> [What is asked]:
Set down every record once more, exactly as given.

— start Material for this exercise —

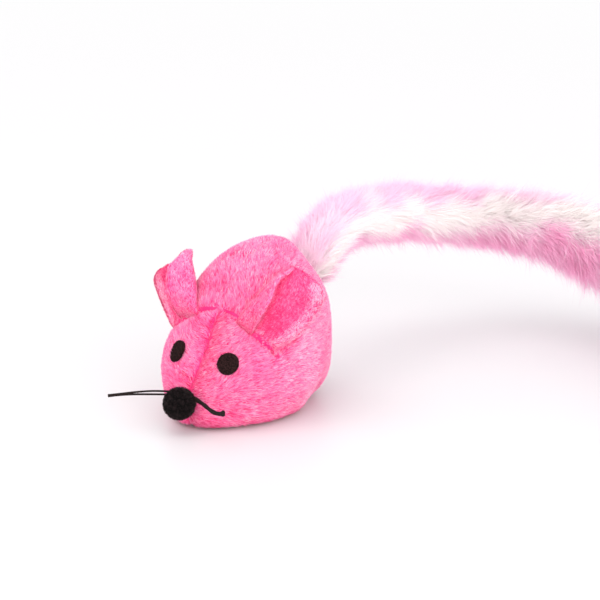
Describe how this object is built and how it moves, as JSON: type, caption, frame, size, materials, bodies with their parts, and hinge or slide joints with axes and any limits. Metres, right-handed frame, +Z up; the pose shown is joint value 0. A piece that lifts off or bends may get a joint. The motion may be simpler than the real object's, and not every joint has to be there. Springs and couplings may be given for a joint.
{
  "type": "mouse cat toy",
  "caption": "Stuffed plush mouse toy for a cat, flat underneath, with folded ears that flap, felt eyes, a pompom nose, thread whiskers and a long fur tail that bends.",
  "frame": {"origin": "middle of the flat base that the mouse stands on", "axes": "+Z up, nose towards -Y, tail leaving towards +Y, the mouse's left side at +X"},
  "size_m": [0.1941, 0.2002, 0.0633],
  "materials": {
    "plush": "short brushed plush",
    "base_cloth": "short brushed plush",
    "filling": "loose fibre",
    "pink_thread": "sewing thread",
    "ear_lining": "short brushed plush",
    "felt": "pressed felt",
    "pompom": "cut pile",
    "whisker_thread": "waxed thread",
    "tail_fur": "long pile fur"
  },
  "bodies": {
    "mouse": {"side_panel_left": "plush", "side_panel_right": "plush", "base_panel": "base_cloth", "body_stuffing": "filling", "centre_seam_thread": "pink_thread", "ear_seam_thread_left": "pink_thread", "ear_seam_thread_right": "pink_thread", "base_seam_thread": "pink_thread", "eye_left": "felt", "eye_right": "felt", "nose_pompom": "pompom", "tail_root": "tail_fur"},
    "ear_left": {"ear_left_back": "plush", "ear_left_lining": "ear_lining"},
    "ear_right": {"ear_right_back": "plush", "ear_right_lining": "ear_lining"},
    "whiskers_left": {"whisker_left_upper": "whisker_thread", "whisker_left_lower": "whisker_thread"},
    "whiskers_right": {"whisker_right_upper": "whisker_thread", "whisker_right_lower": "whisker_thread"},
    "tail_1": {"tail_section_1": "tail_fur"},
    "tail_2": {"tail_section_2": "tail_fur"},
    "tail_3": {"tail_section_3": "tail_fur"},
    "tail_4": {"tail_section_4": "tail_fur"},
    "tail_5": {"tail_section_5": "tail_fur"},
    "tail_6": {"tail_section_6": "tail_fur"},
    "tail_7": {"tail_section_7": "tail_fur"}
  },
  "joints": [
    {"name": "ear_left_flap", "type": "hinge", "parent": "mouse", "child": "ear_left", "pos_m": [0.01607, -0.01653, 0.03308], "axis": [0.8109, 0.2516, -0.5283], "range_deg": [-8, 35], "stiffness_Nm_per_rad": 0.003},
    {"name": "ear_right_flap", "type": "hinge", "parent": "mouse", "child": "ear_right", "pos_m": [-0.01607, -0.01653, 0.03308], "axis": [0.8109, -0.2516, 0.5283], "range_deg": [-8, 35], "stiffness_Nm_per_rad": 0.003},
    {"name": "whiskers_left_flick", "type": "hinge", "parent": "mouse", "child": "whiskers_left", "pos_m": [0.0064, -0.038, 0.0134], "axis": [0, 0, 1], "range_deg": [-20, 20]},
    {"name": "whiskers_right_flick", "type": "hinge", "parent": "mouse", "child": "whiskers_right", "pos_m": [-0.0064, -0.038, 0.0134], "axis": [0, 0, 1], "range_deg": [-20, 20]},
    {"name": "tail_bend_1", "type": "hinge", "parent": "mouse", "child": "tail_1", "pos_m": [-0.00169, 0.0468, 0.04943], "axis": [0, 0, 1], "range_deg": [-25, 25]},
    {"name": "tail_bend_2", "type": "hinge", "parent": "tail_1", "child": "tail_2", "pos_m": [-0.0057, 0.07981, 0.05273], "axis": [1, 0, 0], "range_deg": [0, 25]},
    {"name": "tail_bend_3", "type": "hinge", "parent": "tail_2", "child": "tail_3", "pos_m": [0.00218, 0.11199, 0.04783], "axis": [0, 0, 1], "range_deg": [-15, 20]},
    {"name": "tail_bend_4", "type": "hinge", "parent": "tail_3", "child": "tail_4", "pos_m": [0.02954, 0.13071, 0.04468], "axis": [0, 0, 1], "range_deg": [-15, 20]},
    {"name": "tail_bend_5", "type": "hinge", "parent": "tail_4", "child": "tail_5", "pos_m": [0.06179, 0.13851, 0.03826], "axis": [0, 0, 1], "range_deg": [-15, 20]},
    {"name": "tail_bend_6", "type": "hinge", "parent": "tail_5", "child": "tail_6", "pos_m": [0.09376, 0.1362, 0.0274], "axis": [0, 0, 1], "range_deg": [-15, 20]},
    {"name": "tail_bend_7", "type": "hinge", "parent": "tail_6", "child": "tail_7", "pos_m": [0.12303, 0.1236, 0.01588], "axis": [0, 0, 1], "range_deg": [-15, 20]}
  ]
}
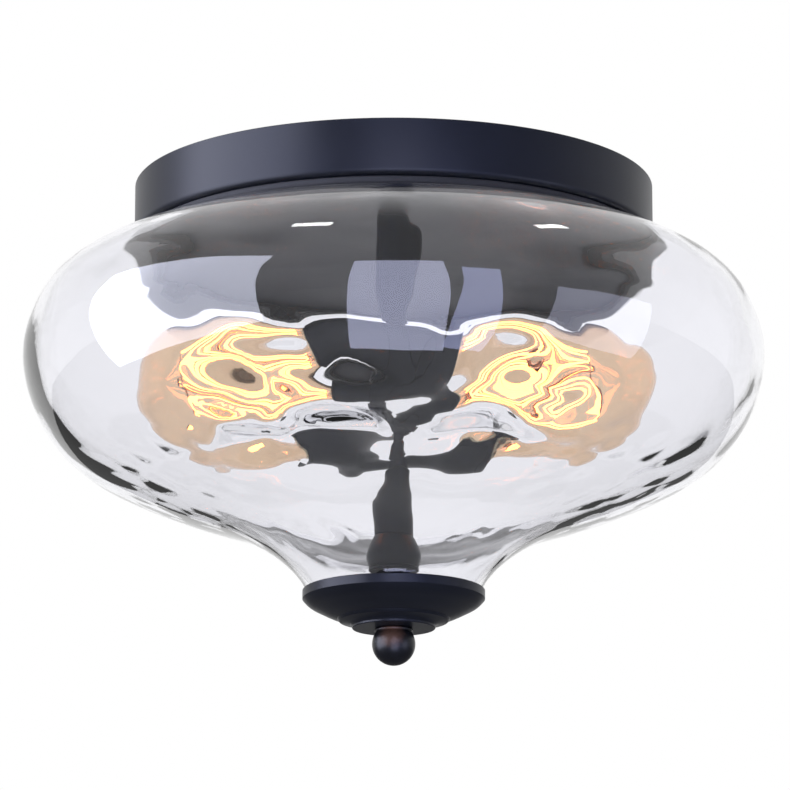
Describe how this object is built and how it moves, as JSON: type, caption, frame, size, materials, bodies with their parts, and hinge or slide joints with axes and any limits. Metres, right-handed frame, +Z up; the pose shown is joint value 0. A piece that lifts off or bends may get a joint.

— end Material for this exercise —

> [The completed task]:
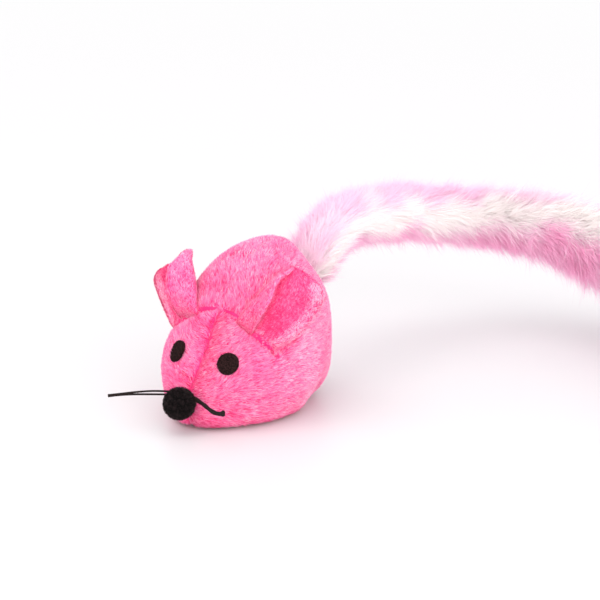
Describe how this object is built and how it moves, as JSON: type, caption, frame, size, materials, bodies with their parts, and hinge or slide joints with axes and any limits. Metres, right-handed frame, +Z up; the pose shown is joint value 0. A piece that lifts off or bends may get a joint. The motion may be simpler than the real object's, and not every joint has to be there. Springs and couplings may be given for a joint.
{
  "type": "mouse cat toy",
  "caption": "Stuffed plush mouse toy for a cat, flat underneath, with folded ears that flap, felt eyes, a pompom nose, thread whiskers and a long fur tail that bends.",
  "frame": {"origin": "middle of the flat base that the mouse stands on", "axes": "+Z up, nose towards -Y, tail leaving towards +Y, the mouse's left side at +X"},
  "size_m": [0.1941, 0.2002, 0.0633],
  "materials": {
    "plush": "short brushed plush",
    "base_cloth": "short brushed plush",
    "filling": "loose fibre",
    "pink_thread": "sewing thread",
    "ear_lining": "short brushed plush",
    "felt": "pressed felt",
    "pompom": "cut pile",
    "whisker_thread": "waxed thread",
    "tail_fur": "long pile fur"
  },
  "bodies": {
    "mouse": {"side_panel_left": "plush", "side_panel_right": "plush", "base_panel": "base_cloth", "body_stuffing": "filling", "centre_seam_thread": "pink_thread", "ear_seam_thread_left": "pink_thread", "ear_seam_thread_right": "pink_thread", "base_seam_thread": "pink_thread", "eye_left": "felt", "eye_right": "felt", "nose_pompom": "pompom", "tail_root": "tail_fur"},
    "ear_left": {"ear_left_back": "plush", "ear_left_lining": "ear_lining"},
    "ear_right": {"ear_right_back": "plush", "ear_right_lining": "ear_lining"},
    "whiskers_left": {"whisker_left_upper": "whisker_thread", "whisker_left_lower": "whisker_thread"},
    "whiskers_right": {"whisker_right_upper": "whisker_thread", "whisker_right_lower": "whisker_thread"},
    "tail_1": {"tail_section_1": "tail_fur"},
    "tail_2": {"tail_section_2": "tail_fur"},
    "tail_3": {"tail_section_3": "tail_fur"},
    "tail_4": {"tail_section_4": "tail_fur"},
    "tail_5": {"tail_section_5": "tail_fur"},
    "tail_6": {"tail_section_6": "tail_fur"},
    "tail_7": {"tail_section_7": "tail_fur"}
  },
  "joints": [
    {"name": "ear_left_flap", "type": "hinge", "parent": "mouse", "child": "ear_left", "pos_m": [0.01607, -0.01653, 0.03308], "axis": [0.8109, 0.2516, -0.5283], "range_deg": [-8, 35], "stiffness_Nm_per_rad": 0.003},
    {"name": "ear_right_flap", "type": "hinge", "parent": "mouse", "child": "ear_right", "pos_m": [-0.01607, -0.01653, 0.03308], "axis": [0.8109, -0.2516, 0.5283], "range_deg": [-8, 35], "stiffness_Nm_per_rad": 0.003},
    {"name": "whiskers_left_flick", "type": "hinge", "parent": "mouse", "child": "whiskers_left", "pos_m": [0.0064, -0.038, 0.0134], "axis": [0, 0, 1], "range_deg": [-20, 20]},
    {"name": "whiskers_right_flick", "type": "hinge", "parent": "mouse", "child": "whiskers_right", "pos_m": [-0.0064, -0.038, 0.0134], "axis": [0, 0, 1], "range_deg": [-20, 20]},
    {"name": "tail_bend_1", "type": "hinge", "parent": "mouse", "child": "tail_1", "pos_m": [-0.00169, 0.0468, 0.04943], "axis": [0, 0, 1], "range_deg": [-25, 25]},
    {"name": "tail_bend_2", "type": "hinge", "parent": "tail_1", "child": "tail_2", "pos_m": [-0.0057, 0.07981, 0.05273], "axis": [1, 0, 0], "range_deg": [0, 25]},
    {"name": "tail_bend_3", "type": "hinge", "parent": "tail_2", "child": "tail_3", "pos_m": [0.00218, 0.11199, 0.04783], "axis": [0, 0, 1], "range_deg": [-15, 20]},
    {"name": "tail_bend_4", "type": "hinge", "parent": "tail_3", "child": "tail_4", "pos_m": [0.02954, 0.13071, 0.04468], "axis": [0, 0, 1], "range_deg": [-15, 20]},
    {"name": "tail_bend_5", "type": "hinge", "parent": "tail_4", "child": "tail_5", "pos_m": [0.06179, 0.13851, 0.03826], "axis": [0, 0, 1], "range_deg": [-15, 20]},
    {"name": "tail_bend_6", "type": "hinge", "parent": "tail_5", "child": "tail_6", "pos_m": [0.09376, 0.1362, 0.0274], "axis": [0, 0, 1], "range_deg": [-15, 20]},
    {"name": "tail_bend_7", "type": "hinge", "parent": "tail_6", "child": "tail_7", "pos_m": [0.12303, 0.1236, 0.01588], "axis": [0, 0, 1], "range_deg": [-15, 20]}
  ]
}
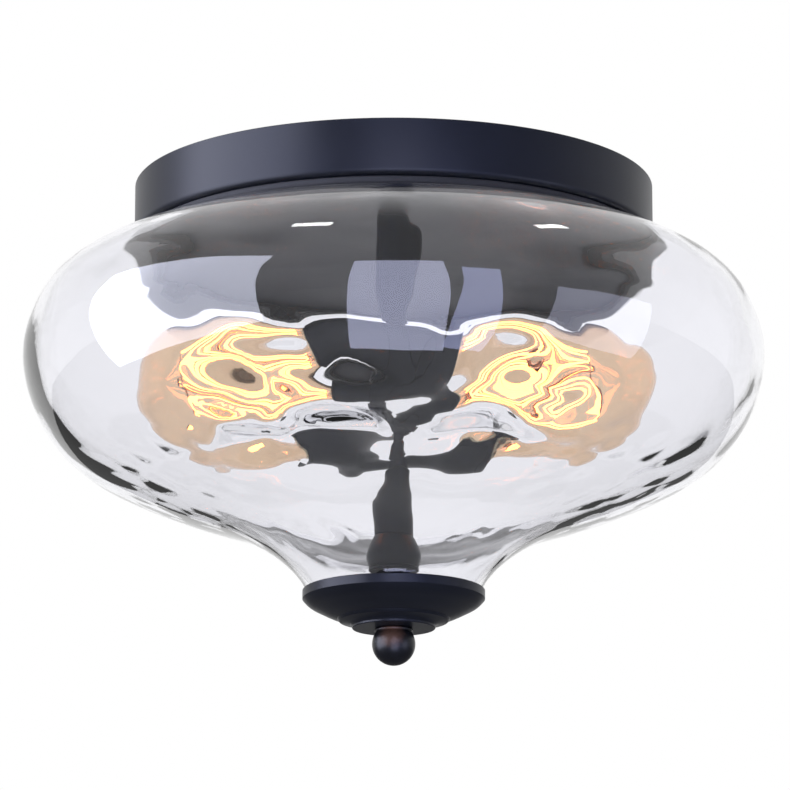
Describe how this object is built and how it moves, as JSON: type, caption, frame, size, materials, bodies with their parts, and hinge or slide joints with axes and any limits. Metres, right-handed frame, +Z up; the pose shown is joint value 0. A piece that lifts off or bends may get a joint.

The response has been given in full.